- _PROBLEM DESCRIPTION_
All the data should come back exactly as it was given.

[Records from a data collection]
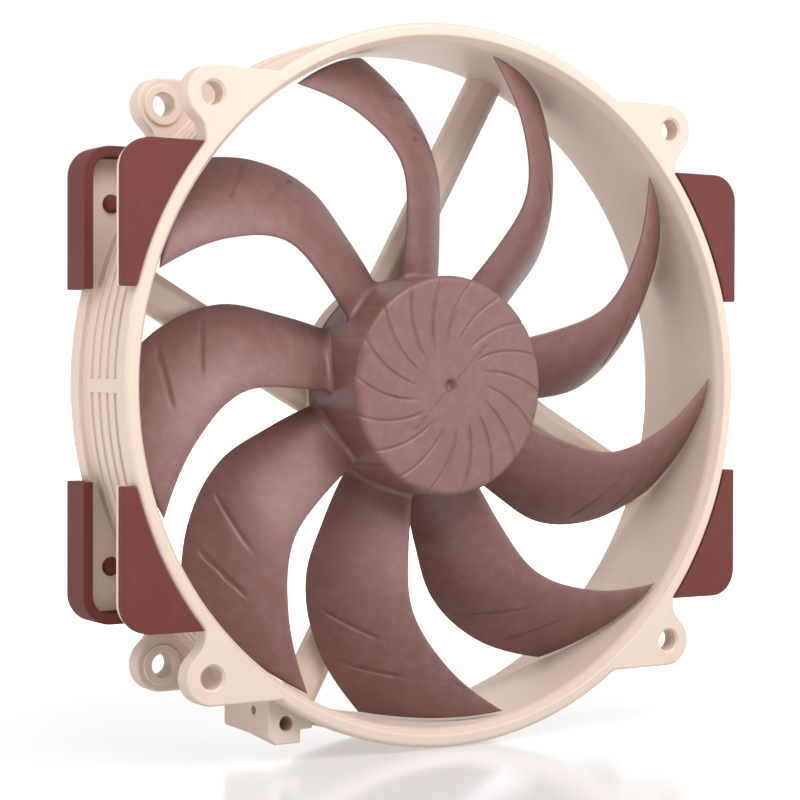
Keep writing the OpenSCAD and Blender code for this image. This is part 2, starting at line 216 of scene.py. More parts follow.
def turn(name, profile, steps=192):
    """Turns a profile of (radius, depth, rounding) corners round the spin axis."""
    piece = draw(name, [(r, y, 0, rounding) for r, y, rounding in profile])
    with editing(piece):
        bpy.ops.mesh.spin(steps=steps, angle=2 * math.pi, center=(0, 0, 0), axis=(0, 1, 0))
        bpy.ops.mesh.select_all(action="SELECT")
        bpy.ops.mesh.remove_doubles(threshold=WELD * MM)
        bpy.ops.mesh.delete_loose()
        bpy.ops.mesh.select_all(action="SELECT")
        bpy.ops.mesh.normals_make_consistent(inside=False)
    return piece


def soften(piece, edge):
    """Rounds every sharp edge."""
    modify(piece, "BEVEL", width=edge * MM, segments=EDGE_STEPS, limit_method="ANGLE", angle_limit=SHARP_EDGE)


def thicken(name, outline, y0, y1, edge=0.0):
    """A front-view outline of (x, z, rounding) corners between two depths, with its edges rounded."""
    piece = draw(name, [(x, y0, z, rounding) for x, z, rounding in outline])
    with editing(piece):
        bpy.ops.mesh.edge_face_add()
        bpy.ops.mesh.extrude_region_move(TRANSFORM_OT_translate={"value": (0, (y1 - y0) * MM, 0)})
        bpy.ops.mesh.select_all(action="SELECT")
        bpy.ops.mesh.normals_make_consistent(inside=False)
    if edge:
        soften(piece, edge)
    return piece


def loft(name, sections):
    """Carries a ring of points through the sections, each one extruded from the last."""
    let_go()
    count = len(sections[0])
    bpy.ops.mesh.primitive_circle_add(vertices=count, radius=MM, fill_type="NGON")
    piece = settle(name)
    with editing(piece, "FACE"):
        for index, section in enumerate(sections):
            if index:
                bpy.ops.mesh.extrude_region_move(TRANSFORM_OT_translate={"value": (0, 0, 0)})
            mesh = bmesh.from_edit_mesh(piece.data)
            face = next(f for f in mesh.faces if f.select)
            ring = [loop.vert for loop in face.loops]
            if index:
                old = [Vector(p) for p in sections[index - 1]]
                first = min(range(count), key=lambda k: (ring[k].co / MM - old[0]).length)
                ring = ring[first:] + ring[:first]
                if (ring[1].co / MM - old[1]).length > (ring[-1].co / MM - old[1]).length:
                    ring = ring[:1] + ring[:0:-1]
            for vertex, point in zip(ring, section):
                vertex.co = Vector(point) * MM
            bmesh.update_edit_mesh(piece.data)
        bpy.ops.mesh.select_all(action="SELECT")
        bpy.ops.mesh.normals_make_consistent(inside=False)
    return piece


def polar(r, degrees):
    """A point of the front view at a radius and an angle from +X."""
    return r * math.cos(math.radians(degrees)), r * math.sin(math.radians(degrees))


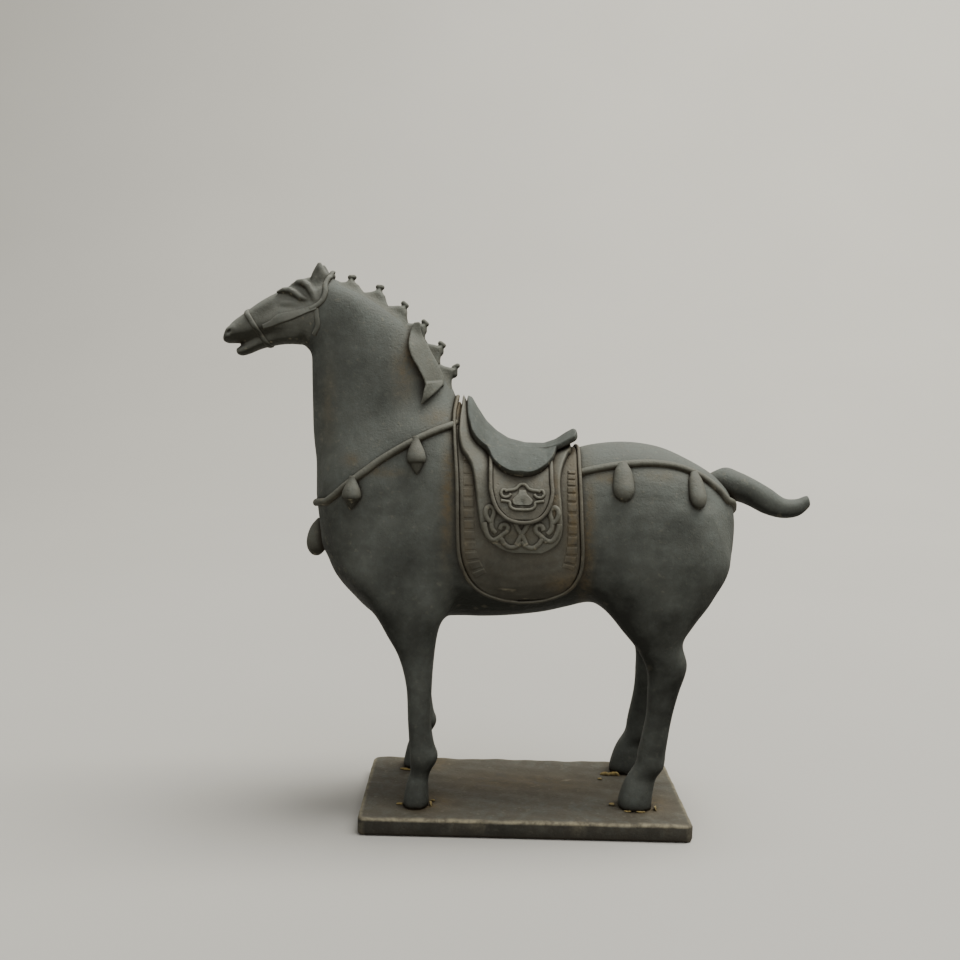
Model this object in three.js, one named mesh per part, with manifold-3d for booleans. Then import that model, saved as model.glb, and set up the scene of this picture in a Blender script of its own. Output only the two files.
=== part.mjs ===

- _SOLUTION TO THE PROBLEM_
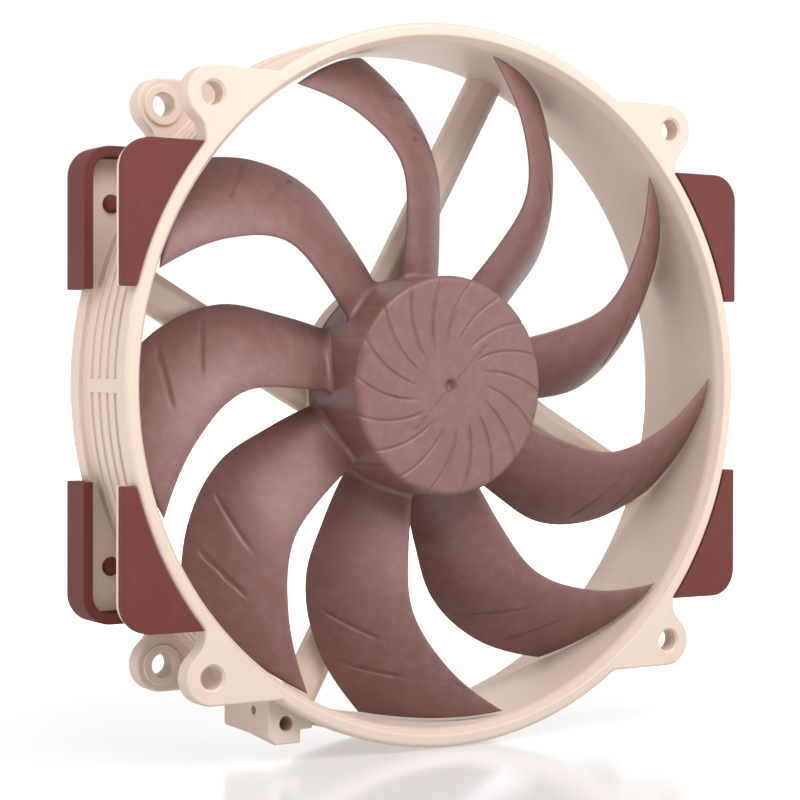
Keep writing the OpenSCAD and Blender code for this image. This is part 2, starting at line 216 of scene.py. More parts follow.
def turn(name, profile, steps=192):
    """Turns a profile of (radius, depth, rounding) corners round the spin axis."""
    piece = draw(name, [(r, y, 0, rounding) for r, y, rounding in profile])
    with editing(piece):
        bpy.ops.mesh.spin(steps=steps, angle=2 * math.pi, center=(0, 0, 0), axis=(0, 1, 0))
        bpy.ops.mesh.select_all(action="SELECT")
        bpy.ops.mesh.remove_doubles(threshold=WELD * MM)
        bpy.ops.mesh.delete_loose()
        bpy.ops.mesh.select_all(action="SELECT")
        bpy.ops.mesh.normals_make_consistent(inside=False)
    return piece


def soften(piece, edge):
    """Rounds every sharp edge."""
    modify(piece, "BEVEL", width=edge * MM, segments=EDGE_STEPS, limit_method="ANGLE", angle_limit=SHARP_EDGE)


def thicken(name, outline, y0, y1, edge=0.0):
    """A front-view outline of (x, z, rounding) corners between two depths, with its edges rounded."""
    piece = draw(name, [(x, y0, z, rounding) for x, z, rounding in outline])
    with editing(piece):
        bpy.ops.mesh.edge_face_add()
        bpy.ops.mesh.extrude_region_move(TRANSFORM_OT_translate={"value": (0, (y1 - y0) * MM, 0)})
        bpy.ops.mesh.select_all(action="SELECT")
        bpy.ops.mesh.normals_make_consistent(inside=False)
    if edge:
        soften(piece, edge)
    return piece


def loft(name, sections):
    """Carries a ring of points through the sections, each one extruded from the last."""
    let_go()
    count = len(sections[0])
    bpy.ops.mesh.primitive_circle_add(vertices=count, radius=MM, fill_type="NGON")
    piece = settle(name)
    with editing(piece, "FACE"):
        for index, section in enumerate(sections):
            if index:
                bpy.ops.mesh.extrude_region_move(TRANSFORM_OT_translate={"value": (0, 0, 0)})
            mesh = bmesh.from_edit_mesh(piece.data)
            face = next(f for f in mesh.faces if f.select)
            ring = [loop.vert for loop in face.loops]
            if index:
                old = [Vector(p) for p in sections[index - 1]]
                first = min(range(count), key=lambda k: (ring[k].co / MM - old[0]).length)
                ring = ring[first:] + ring[:first]
                if (ring[1].co / MM - old[1]).length > (ring[-1].co / MM - old[1]).length:
                    ring = ring[:1] + ring[:0:-1]
            for vertex, point in zip(ring, section):
                vertex.co = Vector(point) * MM
            bmesh.update_edit_mesh(piece.data)
        bpy.ops.mesh.select_all(action="SELECT")
        bpy.ops.mesh.normals_make_consistent(inside=False)
    return piece


def polar(r, degrees):
    """A point of the front view at a radius and an angle from +X."""
    return r * math.cos(math.radians(degrees)), r * math.sin(math.radians(degrees))


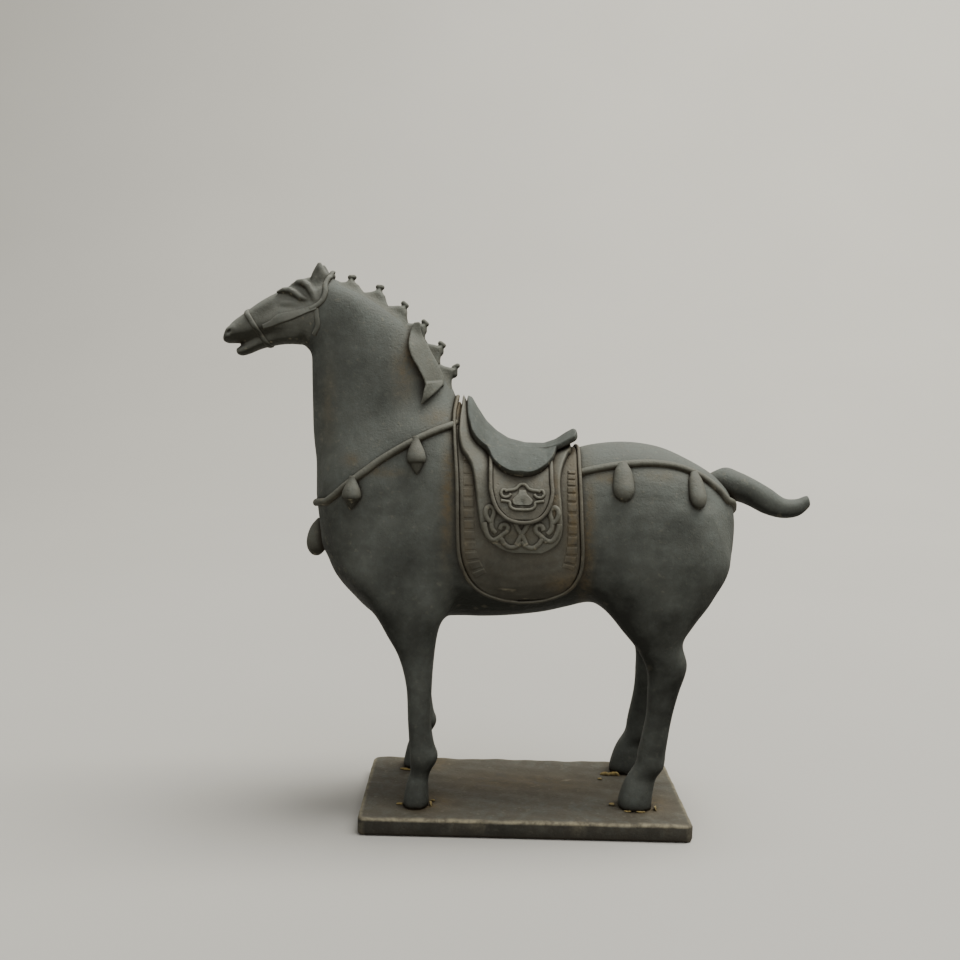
Model this object in three.js, one named mesh per part, with manifold-3d for booleans. Then import that model, saved as model.glb, and set up the scene of this picture in a Blender script of its own. Output only the two files.
=== part.mjs ===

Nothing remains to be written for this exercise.